NOTA DA REDAÇÃO: Consultado pela Carga Pesada, um contador disse que, num caso como o narrado ao lado, o autônomo pode declarar os valores ganhos que constam dos recibos. Não há necessidade de anexar o informe de rendimentos emitido pelo contratante. Mas é preciso manter os recibos guardados. Essa é a maneira correta: declarar e arcar com os impostos. Sempre se espera que as empresas façam o mesmo.

Já existem alternativas em forma de cartão

Desde 2004, a Pamcary oferece o cartão Pamcard, com o qual as empresas pagam aos caminhoneiros o frete e do vale-pedágio em separado, “como exige a legislação”, diz o diretor de Produtos e Negócios da Pamcary, Luis Felipe Dick.

O cartão pode ser utilizado em toda a rede Visa. Sua emissão é grátis, não há anuidade nem taxa para o pagamento de compras à vista em lojas. O portador só paga uma taxa em cada saque nos caixas do Bradesco. “O sistema é bancado pelo embarcador, transportador ou operador logístico”, explica Dick.

Segundo ele, o Pamcard está perfeitamente apto a ser usado nos pagamentos de frete. “Mas estamos aguardando a regulamentação da ANTT”.

A Dbtrans, que já possui uma espécie de carta-frete automatizada (Rodocred), também se prepara para atuar no novo sistema. “Vamos caminhar para uma operação onde o caminhoneiro recebe pelo Rodocred e, com o mesmo cartão, compra combustível, pneus, molas, faz manutenção”, diz o diretor comercial Marcelo Nunes.

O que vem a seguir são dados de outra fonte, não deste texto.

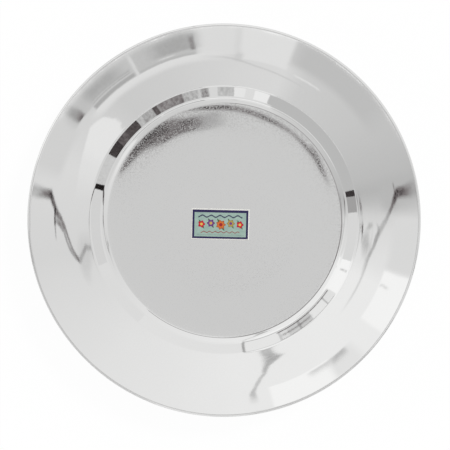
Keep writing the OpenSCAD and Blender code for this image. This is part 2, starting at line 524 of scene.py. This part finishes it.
# What the polished steel mirrors: a pale light tent with seams, panels and openings, standing in a room.
# Azimuth runs anticlockwise from +X, over the range given here. Tilt runs from 0 overhead to 90 at the
# horizon. A level, 0 to 255, is the one at which the steel shows that thing on the screen.
tent = {
    "azimuths": (50, 410),
    "steelShine": 0.8,
    "ceiling": 203,
    "skylightLevel": 229,
    "dark": 26,  # level of the seams, the sills and the mouth
    "ceilingTilt": (9.6, 0.8),  # the tilt where it ends and its softness, as in the next two
    "skirtTilt": (58, 2),
    "roomTilt": (75.6, 0.7),
    "swayBelow": 60,  # cards whose lower end is above this tilt sway as cloth does
    "sway": {"scale": 9.0, "azimuth": 1.6, "tilt": 1.0},
    "mottle": {"scale": 90.0, "detail": 3.0, "roughness": 0.75},
    "mottleEdge": (0.5, 0.12),
    "holes": 1.6,  # strength of the mottle in a broken card
    "strokeGrain": (0.45, 0.68),  # strength and lowest value of the mottle along a stroke
    "clutter": {"scale": 46.0, "detail": 4.0, "roughness": 0.8},
    "clutterFrom": (250, 2),  # azimuth and softness
    "clutterLight": (0.6, 0.25),  # it shows on what gives less light than this
    "clutterStrength": 3.4,
    "spread": {"skylight": 0.1, "seams": 0.6, "mouth": 0.18},  # softness of the strokes' sides
    "darkTint": (1.12, 0.96, 0.98, 1),
    "darkLight": (0.25, 0.3),  # the tint shows on what gives less light than this
    "ambient": (0.45, 0.45, 0.45, 1),  # what lights the matt surfaces
    # Lists of azimuth and level: the cloth of the tent, and its skirt
    "cloth": [(50, 225), (95, 233), (130, 235), (157, 235), (163, 227), (176, 219), (182, 208),
              (187, 188), (191, 181), (196, 188), (218, 199), (240, 204), (248, 216), (265, 214),
              (290, 206), (310, 203), (322, 210), (342, 218), (358, 215), (372, 213), (382, 217),
              (410, 225)],
    "skirt": [(50, 224), (95, 230), (103, 242), (158, 244), (166, 222), (180, 212), (190, 196),
              (246, 200), (252, 218), (285, 215), (300, 205), (325, 208), (345, 214), (360, 217),
              (410, 222)],
    # What stands at the horizon: the azimuth where it begins, and its level up to where the next begins
    "room": [
        {"frontWall": (50, 225), "frontPost": (98, 215), "hall": (99.3, 230), "hallPost": (115.2, 200),
         "hallWall": (116.4, 220), "stand": (119.5, 205), "standSide": (124.8, 170),
         "standBack": (126.2, 200), "window": (132.2, 230), "windowBar": (140.4, 185),
         "windowSide": (141.3, 225), "brightWindow": (146.6, 245)},
        {"rightWall": (161.8, 215), "corner": (183, 160), "darkPost": (190.2, 55),
         "backWall": (192.7, 185), "doorway": (249.4, 235), "doorPost": (256.6, 220),
         "door": (260.3, 230), "doorSide": (265.6, 190), "cupboard": (272.4, 215),
         "cupboardSide": (276.4, 200)},
        {"stack": (288.4, 120), "stackSide": (291.8, 150), "stackPost": (300.4, 85),
         "shelfWall": (302.5, 175), "shelfLight": (308.6, 185), "darkDoor": (311.4, 75),
         "darkDoorLeaf": (318, 90), "darkDoorEnd": (323.6, 60), "leftWall": (330.2, 200),
         "leftPost": (343.7, 30), "leftFar": (346.3, 210), "leftFront": (380, 220)},
    ],
    # Each card: its azimuths, its tilts, its level, the softness of its sides and of its ends, and how broken
    # up it is. They are laid over each other in this order.
    "cards": {
        # a light step and two brows, high up
        "stepLight": ((320, 339), (13, 19), 226, 3, 2, 0),
        "brow": ((94, 272), (10.4, 13.4), 118, 8, 0.9, 0),
        "browFront": ((24, 168), (13, 17.2), 150, 8, 1.6, 0),
        # the left wall and its door
        "leftWall": ((212, 248), (46, 60), 190, 6, 4, 0),
        "leftShade": ((183, 193), (38, 53), 184, 2.5, 5, 0.2),
        "leftBlot": ((233.5, 244), (38.7, 40.1), 224, 1.2, 0.5, 1.0),
        "door": ((247.5, 264.3), (40.5, 60), 223, 1.0, 1.0, 0),
        "doorLow": ((263.6, 266.5), (39, 45), 205, 1, 2, 0),
        "doorLight": ((266.3, 278), (43.5, 60), 219, 1.2, 1.0, 0),
        # two curtains beside it, and the gap between them
        "curtainTop": ((270, 321), (40, 46), 221, 4, 2.5, 0),
        "curtain": ((279.2, 300.2), (45.6, 53.9), 190, 0.5, 0.6, 0.3),
        "curtainDark": ((279.3, 293), (50.3, 53.9), 168, 4, 1.0, 0.3),
        "curtainEdge": ((279.3, 280.9), (49.4, 53.2), 138, 0.5, 0.7, 0.5),
        "curtainHem": ((280, 300), (45.6, 47.4), 184, 0.6, 0.5, 0),
        "secondCurtain": ((301.3, 319.4), (45.6, 53.9), 194, 0.5, 0.5, 0.2),
        "secondDark": ((306, 321), (51.6, 53.6), 170, 4, 0.8, 0.3),
        "secondHem": ((301.6, 319.2), (46.2, 49.0), 170, 0.4, 0.35, 0.2),
        "hemStripe": ((302.5, 318.6), (50.45, 50.8), 160, 0.4, 0.15, 0),
        "hemLine": ((302.5, 318.6), (51.3, 51.65), 172, 0.4, 0.15, 0),
        "curtainGap": ((300.1, 301.0), (46, 54), 214, 0.3, 0.6, 0),
        "glint": ((287, 292.5), (48.2, 49.2), 214, 1, 0.4, 1.0),
        # a lamp
        "lampShade": ((318.5, 330), (49.8, 53.6), 192, 2.5, 1.2, 0.2),
        "lamp": ((323.1, 326.1), (50.3, 52.4), 50, 1.1, 0.5, 0.3),
        "lampSide": ((323.0, 326.4), (51.4, 53.9), 160, 1.2, 1.0, 0.3),
        # lines and marks along the cloth
        "underLine": ((277, 319.5), (43.4, 45.2), 222, 1.0, 0.5, 0),
        "rail": ((206, 343), (54.6, 57.5), 255, 6, 0.09, 0),
        "paleWall": ((328, 345), (46, 60), 209, 3, 3, 0),
        "streakLeft": ((146, 176), (29.4, 30.8), 208, 7, 0.7, 0.3),
        "tailLeft": ((188.5, 192.2), (48.6, 49.6), 140, 0.5, 0.35, 0.3),
        # two pale panels in front, and the wall at their right
        "frontPanel": ((105.0, 126.4), (49.2, 57), 244, 0.8, 0.5, 0),
        "frontSoft": ((125.5, 136), (51, 56), 226, 2, 2, 0),
        "frontShade": ((127, 133.4), (50.6, 52.3), 184, 1.0, 0.7, 0.3),
        "frontShadeLeft": ((119, 128), (50.4, 51.9), 210, 1.8, 0.7, 0.3),
        "rightPanel": ((144.3, 162.4), (45.2, 57), 244, 0.8, 0.8, 0),
        "rightLine": ((156.6, 157.6), (45.8, 51.6), 222, 0.3, 0.5, 0.5),
        "rightWall": ((163, 180.5), (46, 60), 217, 1.2, 4, 0),
        # the hall and the shelves, near the horizon
        "hallSill": ((99.5, 146), (64, 73), 190, 0.8, 1.5, 0.3),
        "hallEdge": ((115, 146), (76.8, 79.1), 100, 0.5, 0.4, 0.4),
        "hallBar": ((117, 132), (80.5, 80.95), 100, 1.5, 0.2, 0.4),
        "rightMark": ((156.6, 157.5), (79.5, 82.5), 190, 0.3, 0.5, 1.0),
        "backGrey": ((193.2, 247.4), (62, 78), 186, 0.5, 4, 0),
        "shelfDark": ((276.8, 280.2), (76, 90), 140, 0.5, 0.8, 0.9),
        "wares": ((302.9, 308.8), (76, 90), 164, 0.5, 0.5, 1.0),
        "crates": ((290.6, 300.2), (76, 90), 132, 0.6, 0.5, 0.9),
        "shelves": ((281.6, 288.3), (76, 90), 170, 0.6, 0.5, 0.9),
    },
    # Strokes: lists of place, middle, half width and darkness. The skylight's place is the azimuth.
    "skylight": [(316.6, 27, 3, 0), (317.6, 27.5, 3.5, 1), (319, 28, 8, 1), (320.2, 28.8, 9.5, 1),
                 (323, 29.6, 10.6, 1), (326, 30.2, 11.2, 1), (329, 28.8, 9.8, 1),
                 (332.8, 27.8, 8.4, 0.95), (338, 27, 7.4, 0.6), (344, 26, 6.8, 0.35), (352, 25, 6, 0)],
    "seams": {  # place is the tilt, middle is the azimuth
        "left": [(29.5, 165, 1.4, 0), (31, 167, 2.2, 0.26), (32.4, 171, 2.5, 0.34), (35, 175, 2.0, 0.38),
                 (39.4, 179, 1.5, 0.34), (41.8, 181, 1.3, 0.45), (44.2, 183.2, 1.2, 0.68),
                 (46.6, 185.8, 1.4, 0.75), (48.8, 187.6, 1.6, 0.95), (50.5, 188.9, 1.5, 1),
                 (52.2, 188.9, 1.5, 0.85), (53.6, 189, 1.9, 0.45), (55, 189.2, 2.2, 0.1), (57, 190, 1, 0)],
        "right": [(14, 372.5, 1, 0), (18, 372.5, 1, 0.3), (21, 372.4, 1, 0.35), (24, 371.2, 1.2, 0.45),
                  (28, 374.2, 1.1, 0.4), (30.5, 376, 1.2, 0.45), (31.7, 375, 1.2, 0.5),
                  (34.3, 371, 1.2, 0.6), (36.2, 367, 1.5, 0.7), (38, 363.5, 1.5, 0.7),
                  (40.9, 360, 1.3, 0.75), (42.6, 358.9, 1.4, 0.8), (44.9, 357.2, 1.6, 0.85),
                  (47.3, 354.7, 1.5, 0.9), (49.3, 352.9, 1.5, 1), (50.6, 351.6, 1.5, 1),
                  (52.2, 351.4, 1.5, 0.8), (53.6, 351.2, 1.9, 0.4), (55, 350.8, 1.8, 0.35),
                  (56.2, 350.5, 1.9, 1), (60, 349.8, 1.9, 1), (66, 348.4, 1.7, 1), (77, 346, 1.2, 1),
                  (79, 345.6, 1.0, 0)],
        "rightUpper": [(31, 377, 1, 0), (31.5, 375.7, 1.1, 0.6), (33.8, 373.6, 1.2, 0.5),
                       (36.8, 370, 1.5, 0.5), (38.3, 366.5, 1.9, 0.55), (39.4, 363.8, 1.4, 0.6),
                       (42.6, 361.6, 1.1, 0.75), (45, 360.2, 1, 0.5), (46, 359.6, 0.8, 0)],
        "front": [(18, 107.8, 2.4, 0), (21, 107.8, 2.5, 0.42), (25, 108.6, 2.5, 0.5),
                  (28.5, 109.6, 3.6, 0.55), (31, 107.6, 2.4, 0.5), (33.2, 105.9, 1.2, 0.5),
                  (37.8, 104.6, 0.9, 0.42), (42, 102.6, 0.8, 0.38), (46, 101, 0.7, 0.38),
                  (50, 99.6, 0.8, 0.42), (51.5, 99.3, 1.0, 0.45), (52.6, 99.3, 1.2, 0.2),
                  (53.6, 99.3, 1, 0), (58, 99, 0.5, 0), (60, 99, 0.5, 0.2), (66, 98.9, 0.6, 0.5),
                  (78, 98.9, 0.6, 0.5)],
    },
    "sills": {  # place is the azimuth, middle is the tilt
        "leftLow": [(146, 17, 1.2, 0), (155, 17, 1.8, 0.5), (162, 17, 2.2, 0.8), (175, 17, 2.3, 0.9),
                    (184, 17, 2.0, 0.7), (191, 17, 1.2, 0)],
        "left": [(170, 22.6, 0.3, 0), (170.8, 22.6, 0.36, 0.35), (173.9, 22.5, 0.36, 0.5),
                 (174.8, 22.4, 0.42, 1), (177.4, 22.3, 0.42, 1), (178.8, 22.2, 0.36, 0.25),
                 (181, 22, 0.3, 0.1), (183.5, 21.8, 0.4, 0.35), (185.6, 21.4, 0.5, 0.9),
                 (189, 20.9, 0.6, 1), (191.8, 20.6, 0.7, 1), (193, 20.5, 0.6, 0)],
        "blot": [(163, 27, 1.5, 0), (167, 26.5, 2.4, 0.22), (170, 26, 2.9, 0.38), (173, 25.5, 2.4, 0.3),
                 (175.5, 26, 2, 0.12), (177.6, 28.3, 1.7, 0.4), (179.2, 28, 1.5, 0)],
        "leftBranch": [(157, 29.6, 0.8, 0), (161, 29.5, 1.3, 0.2), (164.5, 29.7, 1.5, 0.24),
                       (167.5, 31.2, 1.4, 0.22), (170, 32.6, 1.3, 0.24), (173, 33.5, 1.3, 0.24),
                       (175.8, 34.7, 1.0, 0.3), (177.4, 34.5, 0.85, 0.3), (179.2, 32.6, 0.7, 0)],
        "fold": [(364, 24, 4, 0), (369, 24.5, 4.5, 0.1), (374, 25.5, 5, 0.14), (378, 27, 4.5, 0.14),
                 (382, 29, 3, 0.1), (387, 30, 1.5, 0)],
        "hook": [(354.6, 46.1, 0.4, 0), (356, 46.2, 0.65, 1), (361, 46.1, 0.6, 1),
                 (362.6, 46, 0.45, 0.6), (366, 46, 0.4, 0.4), (367.5, 46, 0.3, 0)],
        "arch": [(238, 34.2, 0.5, 0), (247, 34.8, 0.6, 0.13), (258, 36.5, 0.7, 0.13),
                 (270, 41.2, 0.8, 0.12), (280, 43, 1.5, 0)],
    },
    "mouth": {  # the opening overhead: place is the azimuth, middle is the tilt
        "rim": [(196, 7.6, 0.4, 0), (200, 7.2, 0.42, 0.4), (204, 7.1, 0.48, 0.85), (208, 7.1, 0.52, 1),
                (212, 7.5, 0.6, 0.85), (215, 7.8, 0.6, 0.95), (218, 8.15, 0.35, 0.6), (221, 8.4, 0.2, 0)],
        "rimOn": [(209, 7.2, 0.4, 0), (214, 7.1, 0.45, 0.75), (221, 7.1, 0.48, 0.95),
                  (226, 7.2, 0.45, 0.6), (232, 7.2, 0.45, 0.62), (240, 7.1, 0.52, 0.9),
                  (250, 7.1, 0.6, 0.95), (260, 7.4, 0.62, 0.85), (266, 7.6, 0.62, 0.95),
                  (271, 7.7, 0.62, 1), (275, 7.85, 0.62, 1), (280, 8.05, 0.55, 1), (284, 8.25, 0.4, 1),
                  (288, 8.45, 0.2, 0.8), (293, 8.6, 0.14, 0.75), (300, 8.6, 0.14, 0.7),
                  (303, 8.6, 0.12, 0)],
        "haze": [(268, 4.6, 1.0, 0), (273, 4.9, 1.6, 0.4), (276, 4.8, 1.9, 0.5), (279, 4.5, 1.9, 0.3),
                 (282, 4.6, 2.0, 0.5), (284.5, 4.7, 1.9, 0.5), (287, 4.7, 1.6, 0)],
        "opening": [(283.5, 4.7, 1.5, 0), (285, 4.7, 1.6, 0.8), (290, 5.0, 1.65, 1),
                    (294, 5.5, 1.8, 0.95), (298, 6.0, 2.15, 0.84), (302, 6.15, 2.3, 0.88),
                    (306, 6.2, 2.25, 1), (310, 6.35, 2.1, 1), (314, 6.7, 1.8, 1), (317, 7.2, 1.3, 1),
                    (322, 7.4, 1.1, 1), (326, 7.55, 0.95, 1), (330, 7.75, 0.75, 0.95),
                    (334, 7.95, 0.5, 0.8), (338, 8.25, 0.3, 0)],
    },
}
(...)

O cartão poderá ser usado em compras e para saques na rede bancária 24 horas. “Dentro de um pacote mínimo, o caminhoneiro não terá custos [nos caixas eletrônicos]. Somente se exceder este pacote”. O cartão vai se chamar Rodocred Profissional.

A Rodoviário Schio é cliente da Pamcary há 18 meses, e obteve uma redução de custos usando o Pamcard para pagar os 1.200 motoristas empregados e os 300 terceirizados, segundo o gerente financeiro Alceu Oss Ener. A empresa paga 0,02% por operação à Pamcary.